On September 23, 1983, the landlords applied to the Department of Rent and Housing Maintenance, Office of Rent Control, for an order granting a certificate of eviction on the ground that the co-owner had an immediate and compelling necessity for the personal use of the premises. By order dated January 26, 1984, the agency authorized the landlords to pursue his remedies at law for the eviction of the tenants, with a three-month stay, and issued a certificate of eviction. The tenants never filed any protest to the order with the Commissioner of the Department of Rent and Housing Maintenance.

Following the expiration of the stay, the landlords, by notice of petition dated April 30, 1984, commenced a summary holdover proceeding against the tenants in the Civil Court of the City of New York, Queens County, seeking a judgment awarding possession of the premises and issuing a warrant of eviction to remove the tenants.

On May 11, 1984, upon a stipulation and agreement of the *648parties, a final judgment was entered granting possession of the premises to the landlords but staying the issuance of a warrant of eviction until August 11, 1984.

On June 19, 1984, Laws of 1984 (ch 234) was enacted. The act amended Administrative Code of City of New York former § Y51-6.0 (b) (1), the Emergency Housing Rent Control Law (L 1946, ch 274, § 5 [2] [a], as amended by L 1961, ch 337) and the Emergency Tenant Protection Act (L 1974, ch 576, § 4) § 10 (a) (as amended by L 1983, ch 403), and provided that a landlord could no longer evict a tenant in good faith because of an immediate and compelling necessity, where a member of the tenant’s household is more than 62 years of age and has been a tenant for 20 years or more or has a certain impairment. Laws of 1984 (ch 234, § 4) provided, in pertinent part, that the act was to "take effect immediately and shall apply to any tenant in possession at or after the time it takes effect, regardless of whether the landlord’s application for an order, refusal to renew a lease or refusal to extend or renew a tenancy took place before this act shall have taken effect”.

By order to show cause dated August 9, 1984, two days prior to the expiration of the stay of issuance of the warrant of eviction, the tenants moved for an order vacating the May 11, 1984 final judgment of possession. The tenants argued that the newly enacted amendments were applicable to the proceeding and that as they met all of the criteria which now barred their eviction, the judgment should be set aside. By order dated August 27, 1984, the motion was withdrawn without prejudice to renew and a further stay of the warrant was imposed until November 30, 1984, pending an appellate court decision on a similar case.

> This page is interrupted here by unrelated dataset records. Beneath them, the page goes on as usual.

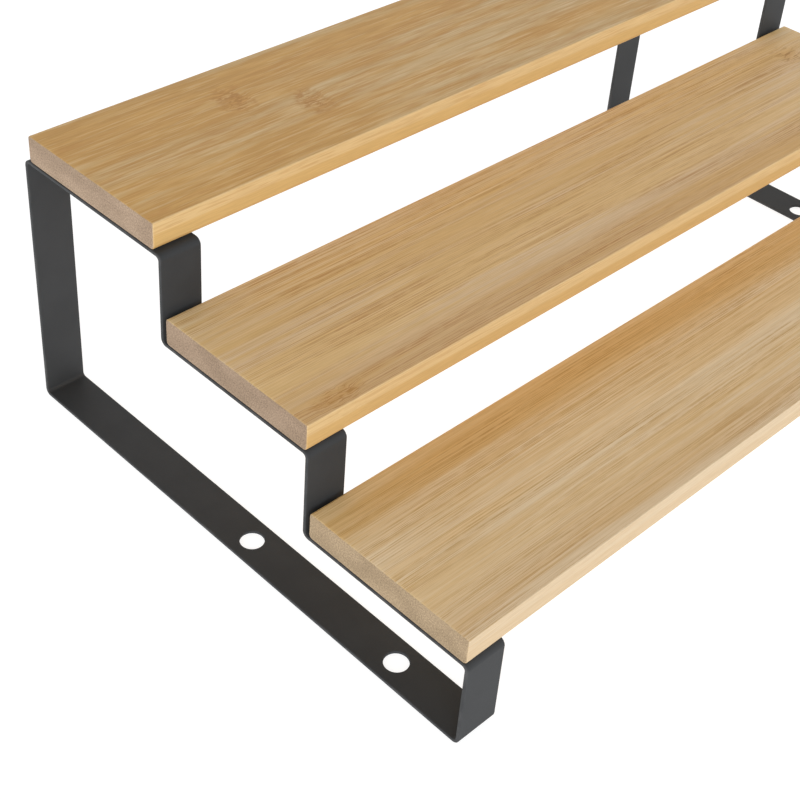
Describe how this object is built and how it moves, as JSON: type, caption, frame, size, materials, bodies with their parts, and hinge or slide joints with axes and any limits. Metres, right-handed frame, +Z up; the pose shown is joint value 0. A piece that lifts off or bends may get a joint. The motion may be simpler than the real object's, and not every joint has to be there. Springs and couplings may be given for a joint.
{
  "type": "tiered shelf riser",
  "caption": "Stepped shelf riser: bamboo boards rise to the back on bent flat-strip steel side frames, for jars, bottles and small pots.",
  "frame": {"origin": "middle of the footprint, on the surface that the riser stands on", "axes": "+X along the boards to the riser's right, -Y towards the user at the low front step, +Z up"},
  "size_m": [0.406, 0.254, 0.1328],
  "materials": {
    "side_frame": "fine matt charcoal powder coat",
    "shelf_board": "clear satin lacquer on laminated bamboo",
    "screw": "black zinc plated"
  },
  "bodies": {
    "root": {"side_frame_left": "side_frame", "side_frame_right": "side_frame", "shelf_board_front": "shelf_board", "shelf_board_middle": "shelf_board", "shelf_board_top": "shelf_board", "screw_front_left": "screw", "screw_front_right": "screw", "screw_middle_left": "screw", "screw_middle_right": "screw", "screw_top_left": "screw", "screw_top_right": "screw"}
  },
  "joints": []
}
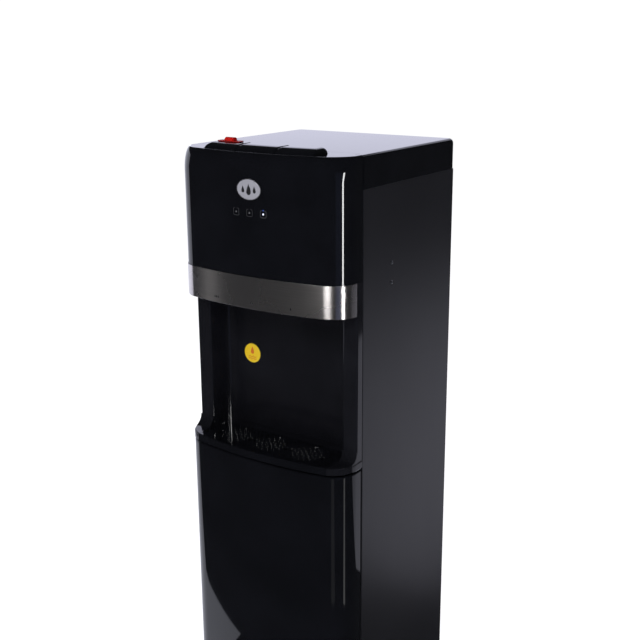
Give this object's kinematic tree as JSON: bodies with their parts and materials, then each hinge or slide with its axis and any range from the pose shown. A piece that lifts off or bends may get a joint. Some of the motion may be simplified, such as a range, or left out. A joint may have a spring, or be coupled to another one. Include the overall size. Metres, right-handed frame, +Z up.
{
  "type": "bottom-loading water dispenser",
  "caption": "Free-standing water dispenser with a bulged front door over a bottle bay, push buttons on top, a recessed tap bay and a drip tray.",
  "frame": {"origin": "on the floor, at the centre of the footprint", "axes": "+X to the right as seen from the front, +Y to the back, +Z up; the bulged front faces -Y"},
  "size_m": [0.31, 0.35, 1.0555],
  "materials": {
    "gloss_black": "high gloss",
    "satin_steel": "satin dark grey powder coat",
    "brushed_steel": "brushed along its length",
    "zinc_steel": "zinc plated",
    "stainless": "satin",
    "copper": "plain drawn tube",
    "red_plastic": "gloss",
    "green_plastic": "gloss",
    "silver_plate": "satin",
    "smoked_lens": "gloss",
    "circuit": "satin",
    "foam": "matte",
    "rubber": "matte",
    "white_plastic": "satin",
    "silicone": "satin",
    "black_enamel": "semi-gloss",
    "black_plastic": "fine texture"
  },
  "bodies": {
    "cabinet": {"base_plinth": "black_plastic", "foot_front_left": "rubber", "foot_front_right": "rubber", "foot_rear_left": "rubber", "foot_rear_right": "rubber", "side_panel_left": "satin_steel", "side_panel_right": "satin_steel", "rear_panel": "zinc_steel", "mid_shelf": "zinc_steel", "top_lid": "gloss_black", "front_cover": "gloss_black", "steel_band": "brushed_steel", "badge_plate": "silver_plate", "indicator_lens": "smoked_lens", "control_board": "circuit", "alcove_housing": "gloss_black", "hot_spring": "stainless", "hot_valve": "white_plastic", "hot_nozzle": "black_plastic", "normal_spring": "stainless", "normal_valve": "white_plastic", "normal_nozzle": "black_plastic", "cold_spring": "stainless", "cold_valve": "white_plastic", "cold_nozzle": "black_plastic", "door_hinge_upper": "zinc_steel", "door_hinge_lower": "zinc_steel", "door_magnet": "rubber", "hot_tank": "stainless", "hot_tank_jacket": "foam", "heater_band": "zinc_steel", "cold_tank": "stainless", "cold_tank_jacket": "foam", "evaporator_coil": "copper", "compressor": "black_enamel", "condenser": "black_enamel", "water_pump": "black_plastic", "bottle_probe": "white_plastic", "cold_hose": "silicone", "normal_hose": "silicone", "hot_hose": "silicone", "fill_hose": "silicone", "suction_hose": "silicone", "switch_plate": "black_plastic", "drain_pipe": "white_plastic", "cord_gland": "rubber"},
    "hot_tap": {"hot_button": "gloss_black", "hot_push_rod": "white_plastic"},
    "normal_tap": {"normal_button": "gloss_black", "normal_push_rod": "white_plastic"},
    "cold_tap": {"cold_button": "gloss_black", "cold_push_rod": "white_plastic"},
    "child_lock": {"child_lock": "red_plastic"},
    "door": {"door_panel": "gloss_black", "door_frame": "black_plastic"},
    "drip_tray": {"drip_tray": "gloss_black"},
    "drip_grille": {"drip_grille": "gloss_black"},
    "heating_switch": {"heating_switch": "red_plastic"},
    "cooling_switch": {"cooling_switch": "green_plastic"},
    "drain_cap": {"drain_cap": "black_plastic"}
  },
  "joints": [
    {"name": "hot_press", "type": "slide", "parent": "cabinet", "child": "hot_tap", "axis": [0, 0, -1], "range_m": [0, 0.005], "stiffness_N_per_m": 400, "deforming": ["hot_spring"]},
    {"name": "normal_press", "type": "slide", "parent": "cabinet", "child": "normal_tap", "axis": [0, 0, -1], "range_m": [0, 0.005], "stiffness_N_per_m": 400, "deforming": ["normal_spring"]},
    {"name": "cold_press", "type": "slide", "parent": "cabinet", "child": "cold_tap", "axis": [0, 0, -1], "range_m": [0, 0.005], "stiffness_N_per_m": 400, "deforming": ["cold_spring"]},
    {"name": "child_lock_slide", "type": "slide", "parent": "hot_tap", "child": "child_lock", "axis": [0, 1, 0], "range_m": [0, 0.004], "stiffness_N_per_m": 150},
    {"name": "door_hinge", "type": "hinge", "parent": "cabinet", "child": "door", "pos_m": [0.146, -0.121, 0.3], "axis": [0, 0, 1], "range_deg": [0, 105]},
    {"name": "drip_tray_slide", "type": "slide", "parent": "cabinet", "child": "drip_tray", "axis": [0, -1, 0], "range_m": [0, 0.11]},
    {"name": "grille_lift", "type": "slide", "parent": "drip_tray", "child": "drip_grille", "axis": [0, 0, 1], "range_m": [0, 0.04]},
    {"name": "heating_rocker", "type": "hinge", "parent": "cabinet", "child": "heating_switch", "pos_m": [-0.095, 0.157, 0.65], "axis": [1, 0, 0], "range_deg": [0, 14]},
    {"name": "cooling_rocker", "type": "hinge", "parent": "cabinet", "child": "cooling_switch", "pos_m": [-0.065, 0.157, 0.65], "axis": [1, 0, 0], "range_deg": [0, 14]},
    {"name": "drain_cap_pull", "type": "slide", "parent": "cabinet", "child": "drain_cap", "axis": [0, 1, 0], "range_m": [0, 0.025]}
  ]
}
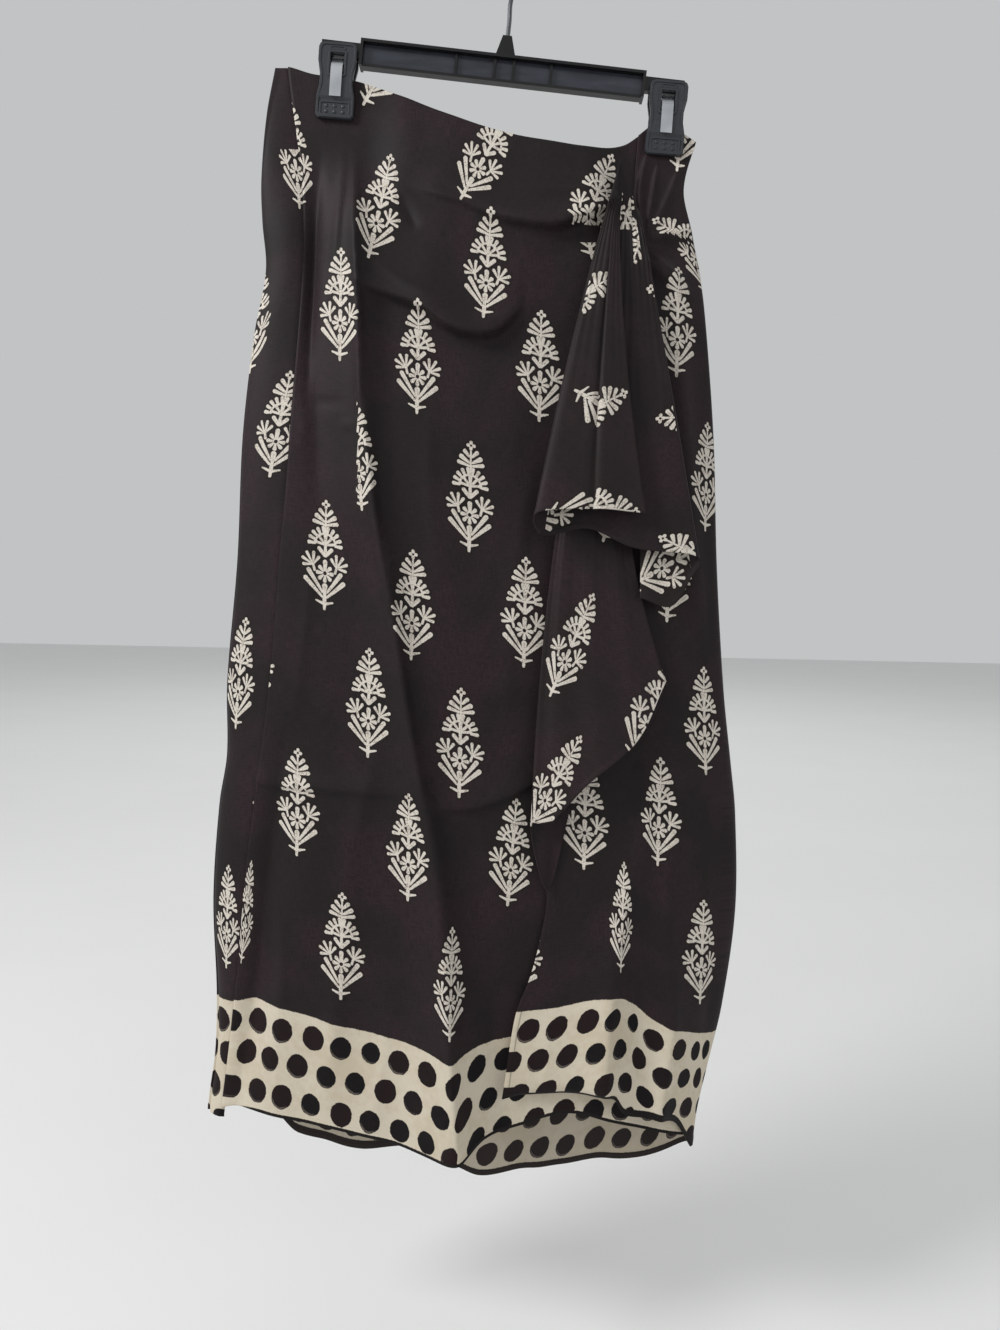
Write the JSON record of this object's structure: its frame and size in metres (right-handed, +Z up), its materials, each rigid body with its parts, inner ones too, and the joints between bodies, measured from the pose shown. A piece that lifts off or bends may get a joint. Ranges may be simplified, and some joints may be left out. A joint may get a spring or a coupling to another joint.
{
  "type": "faux wrap skirt on clip hanger",
  "caption": "Midi wrap-front skirt of thin printed cloth with a waterfall flap and dotted border, hung by its waist from a clip hanger.",
  "frame": {"origin": "inside of the crown of the hanger's hook, where it rests on a rail", "axes": "+Z up, the front of the skirt faces -Y, +X is to the right of someone who looks at the front"},
  "size_m": [0.4393, 0.1018, 1.0395],
  "materials": {
    "cloth": "soft matt printed rayon, dark aubergine with an ivory motif and border",
    "hanger_plastic": "black, moulded, satin gloss",
    "hook_wire": "bright plated wire",
    "spring_steel": "bright spring strip"
  },
  "bodies": {
    "root": {"front_panel": "cloth", "back_panel": "cloth", "back_wrap": "cloth", "overlap_panel": "cloth", "cascade_upper": "cloth", "cascade_lower": "cloth", "hanger_bar": "hanger_plastic", "hanger_hook": "hook_wire", "clip_left_front_jaw": "hanger_plastic", "clip_left_back_jaw": "hanger_plastic", "clip_left_spring": "spring_steel", "clip_right_front_jaw": "hanger_plastic", "clip_right_back_jaw": "hanger_plastic", "clip_right_spring": "spring_steel"}
  },
  "joints": []
}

Thereafter, the tenants renewed their motion to vacate the judgment by order to show cause dated January 14, 1985, and their application was granted in the order dated February 6, 1985. That order was reversed by the Appellate Term in the order appealed from.

We agree with the Appellate Term’s conclusion that the subject amendments to the rent control law are not applicable to this case. Although the amendments are clearly remedial in nature, Laws of 1984 (ch 234) cannot fairly be read to apply retroactively to the circumstances in this case and entitle the tenants to the exemption provided by the Legislature. The order of the Department of Rent and Housing Maintenance, Office of Rent Control became final when the tenants failed to file a protest to the Commissioner from that administrative *649determination within the required 33-day period after issuance of that order. The subject amendments were enacted after the agency’s order became final and the tenants’ time to obtain an administrative and judicial review of that order had expired.

By moving to vacate the judgment entered in the subsequent summary holdover proceeding at issue on this appeal, the tenants, in effect, were improperly seeking to collaterally attack the certificate of eviction (see, Pierce v Hankins, 126 Misc 2d 620; Parisi v Hines, 131 Misc 2d 582, affd 134 Misc 2d 20).

The circumstances in this case are unlike those in the case of Matter of Guerriera v Joy (64 NY2d 747), where the subject amendments to the rent control laws were enacted several days after this court’s affirmance of an order of Special Term which upheld a determination of the Commissioner permitting landlords to evict senior citizen tenants who had lived in their apartment for 34 years. As conceded by the Commissioner, the new amendments were applicable on the appeal from that order to the Court of Appeals under "the general rule that the law as it exists at the time a decision is rendered on appeal is controlling” (Matter of Alscot Investing Corp. v Board of Trustees, 64 NY2d 921, 922).

In contrast, in the instant case, the tenants’ time to appeal from the agency’s order had long since expired when the new amendments were enacted. Mangano, J. P., Eiber, Sullivan and Harwood, JJ., concur.